### PROVIDED MATERIAL
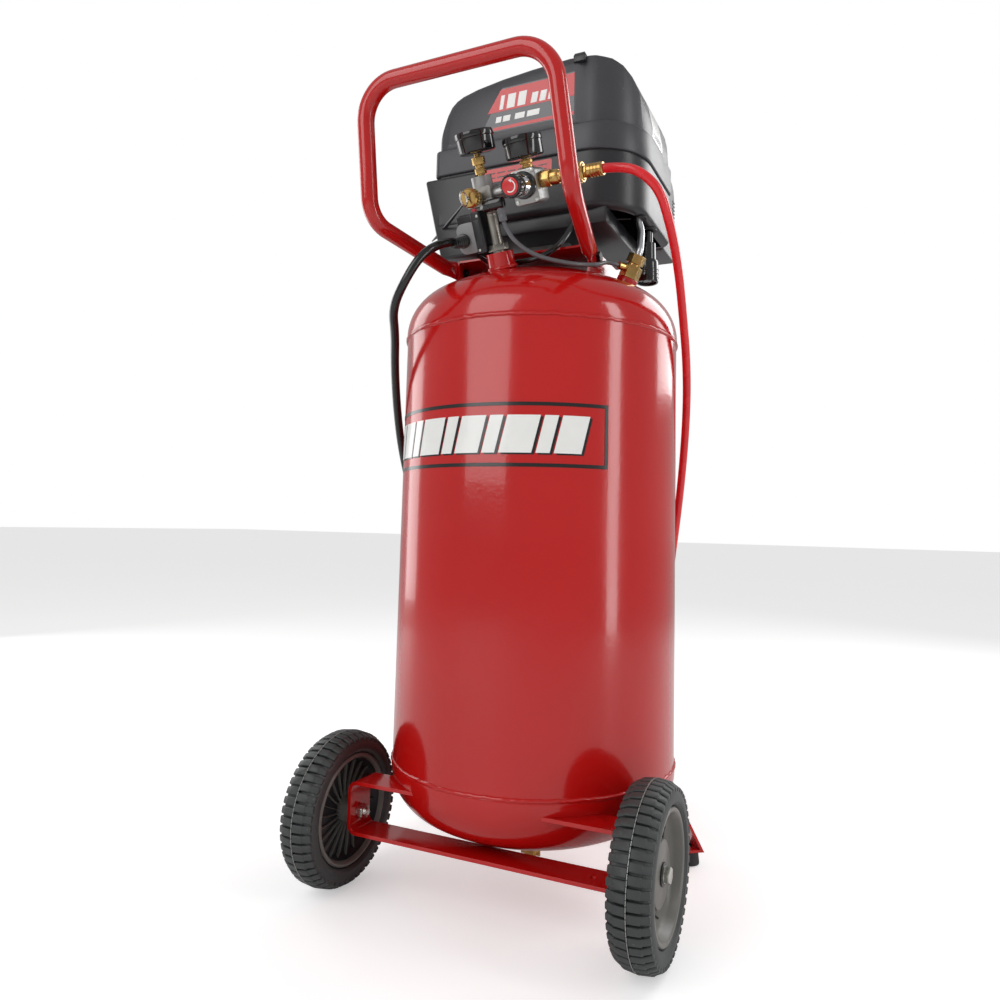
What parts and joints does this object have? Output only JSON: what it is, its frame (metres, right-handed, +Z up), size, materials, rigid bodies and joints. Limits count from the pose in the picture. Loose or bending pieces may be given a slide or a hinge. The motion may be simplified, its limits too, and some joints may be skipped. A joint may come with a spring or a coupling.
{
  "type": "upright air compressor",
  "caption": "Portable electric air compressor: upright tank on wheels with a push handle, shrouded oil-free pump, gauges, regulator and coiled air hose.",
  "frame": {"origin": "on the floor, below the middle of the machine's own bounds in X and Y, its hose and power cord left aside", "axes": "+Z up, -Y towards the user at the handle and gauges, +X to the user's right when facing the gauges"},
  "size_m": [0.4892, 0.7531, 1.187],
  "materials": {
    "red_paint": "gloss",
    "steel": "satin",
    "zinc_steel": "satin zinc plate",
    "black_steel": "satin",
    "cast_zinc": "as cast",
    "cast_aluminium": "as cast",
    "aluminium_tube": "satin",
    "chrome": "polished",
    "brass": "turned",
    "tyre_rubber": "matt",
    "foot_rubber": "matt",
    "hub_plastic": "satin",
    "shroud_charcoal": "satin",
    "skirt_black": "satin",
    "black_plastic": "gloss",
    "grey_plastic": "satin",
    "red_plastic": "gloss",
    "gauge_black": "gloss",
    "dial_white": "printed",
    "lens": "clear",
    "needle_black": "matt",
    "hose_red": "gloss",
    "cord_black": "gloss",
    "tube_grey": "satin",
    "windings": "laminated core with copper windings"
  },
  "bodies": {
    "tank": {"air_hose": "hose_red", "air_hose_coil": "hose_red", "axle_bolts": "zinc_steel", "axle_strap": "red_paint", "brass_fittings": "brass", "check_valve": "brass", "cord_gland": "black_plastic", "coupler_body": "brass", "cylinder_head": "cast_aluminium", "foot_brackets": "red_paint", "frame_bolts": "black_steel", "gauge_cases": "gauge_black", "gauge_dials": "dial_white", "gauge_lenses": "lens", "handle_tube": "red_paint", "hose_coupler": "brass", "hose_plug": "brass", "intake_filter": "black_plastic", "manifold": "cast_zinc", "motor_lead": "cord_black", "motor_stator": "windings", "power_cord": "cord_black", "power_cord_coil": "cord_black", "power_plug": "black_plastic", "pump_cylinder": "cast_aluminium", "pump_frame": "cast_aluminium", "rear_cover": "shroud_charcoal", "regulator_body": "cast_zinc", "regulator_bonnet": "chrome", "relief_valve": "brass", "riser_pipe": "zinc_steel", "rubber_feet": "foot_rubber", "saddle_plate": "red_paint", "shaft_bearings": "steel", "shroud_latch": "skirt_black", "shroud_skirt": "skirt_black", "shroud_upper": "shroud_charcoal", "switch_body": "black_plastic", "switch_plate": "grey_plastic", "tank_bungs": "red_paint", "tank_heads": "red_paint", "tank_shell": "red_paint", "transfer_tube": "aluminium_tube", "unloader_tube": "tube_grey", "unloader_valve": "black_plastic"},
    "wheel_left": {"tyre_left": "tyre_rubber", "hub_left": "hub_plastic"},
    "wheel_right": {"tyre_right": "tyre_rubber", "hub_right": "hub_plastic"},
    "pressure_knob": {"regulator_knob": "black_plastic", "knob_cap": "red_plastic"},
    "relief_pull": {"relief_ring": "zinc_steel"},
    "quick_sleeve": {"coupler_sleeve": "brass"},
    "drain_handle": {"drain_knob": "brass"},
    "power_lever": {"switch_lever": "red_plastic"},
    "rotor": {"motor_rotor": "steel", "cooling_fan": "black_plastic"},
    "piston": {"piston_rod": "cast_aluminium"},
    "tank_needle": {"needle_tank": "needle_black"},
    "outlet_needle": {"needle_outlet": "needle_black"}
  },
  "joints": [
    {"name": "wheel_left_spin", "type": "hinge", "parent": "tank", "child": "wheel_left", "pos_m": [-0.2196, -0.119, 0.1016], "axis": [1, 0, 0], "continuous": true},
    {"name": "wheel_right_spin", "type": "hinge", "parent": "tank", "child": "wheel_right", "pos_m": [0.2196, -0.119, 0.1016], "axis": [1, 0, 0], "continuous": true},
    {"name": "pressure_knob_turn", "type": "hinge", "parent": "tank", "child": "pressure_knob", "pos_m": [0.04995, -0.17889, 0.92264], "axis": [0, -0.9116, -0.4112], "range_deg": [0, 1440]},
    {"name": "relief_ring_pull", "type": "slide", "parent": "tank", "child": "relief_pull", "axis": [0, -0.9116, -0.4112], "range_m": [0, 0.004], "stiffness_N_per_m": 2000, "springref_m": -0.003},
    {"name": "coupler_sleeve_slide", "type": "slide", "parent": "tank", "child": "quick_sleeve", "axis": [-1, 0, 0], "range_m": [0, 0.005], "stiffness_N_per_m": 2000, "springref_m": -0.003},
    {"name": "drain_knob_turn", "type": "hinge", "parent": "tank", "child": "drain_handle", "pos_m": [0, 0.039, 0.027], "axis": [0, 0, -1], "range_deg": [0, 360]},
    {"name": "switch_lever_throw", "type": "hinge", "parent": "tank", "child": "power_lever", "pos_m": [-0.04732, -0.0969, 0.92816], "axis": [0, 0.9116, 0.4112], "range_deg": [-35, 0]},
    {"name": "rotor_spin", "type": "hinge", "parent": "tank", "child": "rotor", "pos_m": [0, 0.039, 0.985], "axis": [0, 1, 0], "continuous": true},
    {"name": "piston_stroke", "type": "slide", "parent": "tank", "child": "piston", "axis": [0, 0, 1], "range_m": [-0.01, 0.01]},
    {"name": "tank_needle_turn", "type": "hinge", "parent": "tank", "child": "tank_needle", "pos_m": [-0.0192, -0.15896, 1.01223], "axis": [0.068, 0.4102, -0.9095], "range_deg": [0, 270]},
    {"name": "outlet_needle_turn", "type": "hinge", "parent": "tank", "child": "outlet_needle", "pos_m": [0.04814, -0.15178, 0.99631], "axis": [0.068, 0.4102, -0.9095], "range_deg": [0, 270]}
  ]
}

### GIVEN TASK
Copy the material above verbatim.

### EXERCISE ANSWER
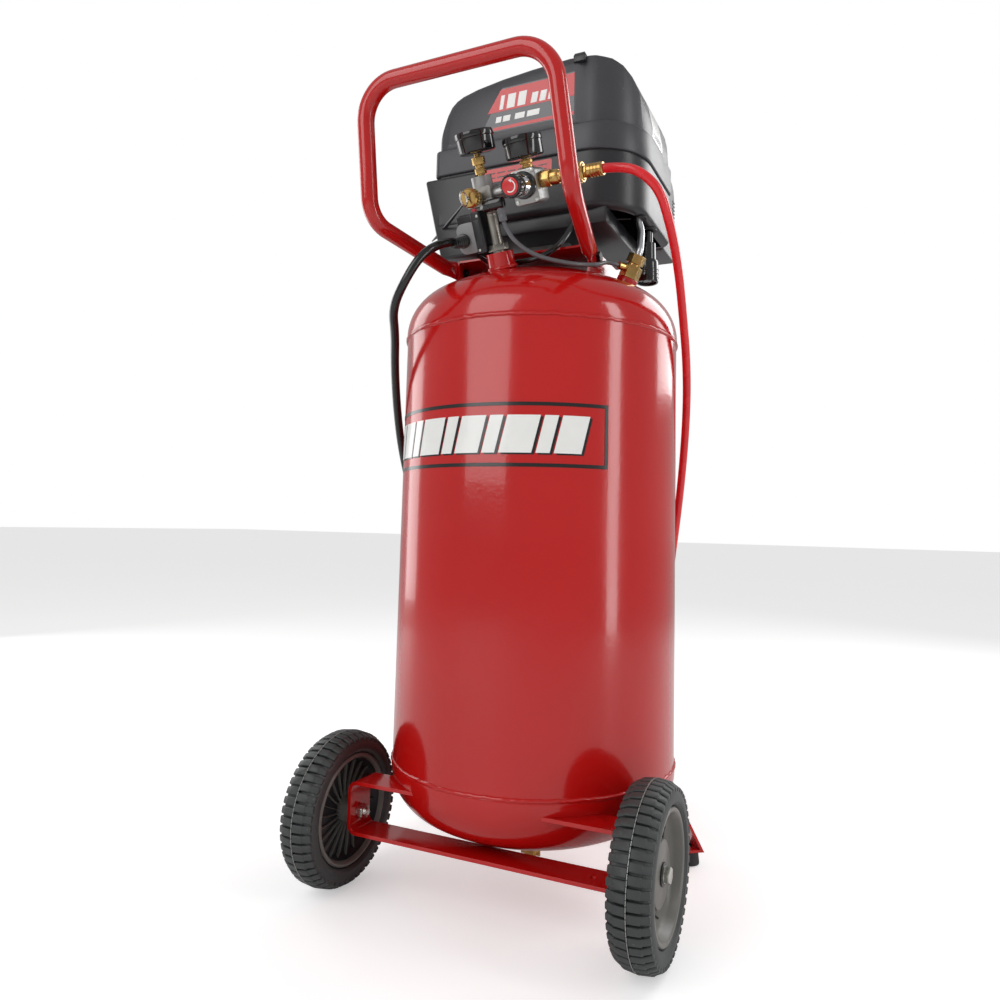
What parts and joints does this object have? Output only JSON: what it is, its frame (metres, right-handed, +Z up), size, materials, rigid bodies and joints. Limits count from the pose in the picture. Loose or bending pieces may be given a slide or a hinge. The motion may be simplified, its limits too, and some joints may be skipped. A joint may come with a spring or a coupling.
{
  "type": "upright air compressor",
  "caption": "Portable electric air compressor: upright tank on wheels with a push handle, shrouded oil-free pump, gauges, regulator and coiled air hose.",
  "frame": {"origin": "on the floor, below the middle of the machine's own bounds in X and Y, its hose and power cord left aside", "axes": "+Z up, -Y towards the user at the handle and gauges, +X to the user's right when facing the gauges"},
  "size_m": [0.4892, 0.7531, 1.187],
  "materials": {
    "red_paint": "gloss",
    "steel": "satin",
    "zinc_steel": "satin zinc plate",
    "black_steel": "satin",
    "cast_zinc": "as cast",
    "cast_aluminium": "as cast",
    "aluminium_tube": "satin",
    "chrome": "polished",
    "brass": "turned",
    "tyre_rubber": "matt",
    "foot_rubber": "matt",
    "hub_plastic": "satin",
    "shroud_charcoal": "satin",
    "skirt_black": "satin",
    "black_plastic": "gloss",
    "grey_plastic": "satin",
    "red_plastic": "gloss",
    "gauge_black": "gloss",
    "dial_white": "printed",
    "lens": "clear",
    "needle_black": "matt",
    "hose_red": "gloss",
    "cord_black": "gloss",
    "tube_grey": "satin",
    "windings": "laminated core with copper windings"
  },
  "bodies": {
    "tank": {"air_hose": "hose_red", "air_hose_coil": "hose_red", "axle_bolts": "zinc_steel", "axle_strap": "red_paint", "brass_fittings": "brass", "check_valve": "brass", "cord_gland": "black_plastic", "coupler_body": "brass", "cylinder_head": "cast_aluminium", "foot_brackets": "red_paint", "frame_bolts": "black_steel", "gauge_cases": "gauge_black", "gauge_dials": "dial_white", "gauge_lenses": "lens", "handle_tube": "red_paint", "hose_coupler": "brass", "hose_plug": "brass", "intake_filter": "black_plastic", "manifold": "cast_zinc", "motor_lead": "cord_black", "motor_stator": "windings", "power_cord": "cord_black", "power_cord_coil": "cord_black", "power_plug": "black_plastic", "pump_cylinder": "cast_aluminium", "pump_frame": "cast_aluminium", "rear_cover": "shroud_charcoal", "regulator_body": "cast_zinc", "regulator_bonnet": "chrome", "relief_valve": "brass", "riser_pipe": "zinc_steel", "rubber_feet": "foot_rubber", "saddle_plate": "red_paint", "shaft_bearings": "steel", "shroud_latch": "skirt_black", "shroud_skirt": "skirt_black", "shroud_upper": "shroud_charcoal", "switch_body": "black_plastic", "switch_plate": "grey_plastic", "tank_bungs": "red_paint", "tank_heads": "red_paint", "tank_shell": "red_paint", "transfer_tube": "aluminium_tube", "unloader_tube": "tube_grey", "unloader_valve": "black_plastic"},
    "wheel_left": {"tyre_left": "tyre_rubber", "hub_left": "hub_plastic"},
    "wheel_right": {"tyre_right": "tyre_rubber", "hub_right": "hub_plastic"},
    "pressure_knob": {"regulator_knob": "black_plastic", "knob_cap": "red_plastic"},
    "relief_pull": {"relief_ring": "zinc_steel"},
    "quick_sleeve": {"coupler_sleeve": "brass"},
    "drain_handle": {"drain_knob": "brass"},
    "power_lever": {"switch_lever": "red_plastic"},
    "rotor": {"motor_rotor": "steel", "cooling_fan": "black_plastic"},
    "piston": {"piston_rod": "cast_aluminium"},
    "tank_needle": {"needle_tank": "needle_black"},
    "outlet_needle": {"needle_outlet": "needle_black"}
  },
  "joints": [
    {"name": "wheel_left_spin", "type": "hinge", "parent": "tank", "child": "wheel_left", "pos_m": [-0.2196, -0.119, 0.1016], "axis": [1, 0, 0], "continuous": true},
    {"name": "wheel_right_spin", "type": "hinge", "parent": "tank", "child": "wheel_right", "pos_m": [0.2196, -0.119, 0.1016], "axis": [1, 0, 0], "continuous": true},
    {"name": "pressure_knob_turn", "type": "hinge", "parent": "tank", "child": "pressure_knob", "pos_m": [0.04995, -0.17889, 0.92264], "axis": [0, -0.9116, -0.4112], "range_deg": [0, 1440]},
    {"name": "relief_ring_pull", "type": "slide", "parent": "tank", "child": "relief_pull", "axis": [0, -0.9116, -0.4112], "range_m": [0, 0.004], "stiffness_N_per_m": 2000, "springref_m": -0.003},
    {"name": "coupler_sleeve_slide", "type": "slide", "parent": "tank", "child": "quick_sleeve", "axis": [-1, 0, 0], "range_m": [0, 0.005], "stiffness_N_per_m": 2000, "springref_m": -0.003},
    {"name": "drain_knob_turn", "type": "hinge", "parent": "tank", "child": "drain_handle", "pos_m": [0, 0.039, 0.027], "axis": [0, 0, -1], "range_deg": [0, 360]},
    {"name": "switch_lever_throw", "type": "hinge", "parent": "tank", "child": "power_lever", "pos_m": [-0.04732, -0.0969, 0.92816], "axis": [0, 0.9116, 0.4112], "range_deg": [-35, 0]},
    {"name": "rotor_spin", "type": "hinge", "parent": "tank", "child": "rotor", "pos_m": [0, 0.039, 0.985], "axis": [0, 1, 0], "continuous": true},
    {"name": "piston_stroke", "type": "slide", "parent": "tank", "child": "piston", "axis": [0, 0, 1], "range_m": [-0.01, 0.01]},
    {"name": "tank_needle_turn", "type": "hinge", "parent": "tank", "child": "tank_needle", "pos_m": [-0.0192, -0.15896, 1.01223], "axis": [0.068, 0.4102, -0.9095], "range_deg": [0, 270]},
    {"name": "outlet_needle_turn", "type": "hinge", "parent": "tank", "child": "outlet_needle", "pos_m": [0.04814, -0.15178, 0.99631], "axis": [0.068, 0.4102, -0.9095], "range_deg": [0, 270]}
  ]
}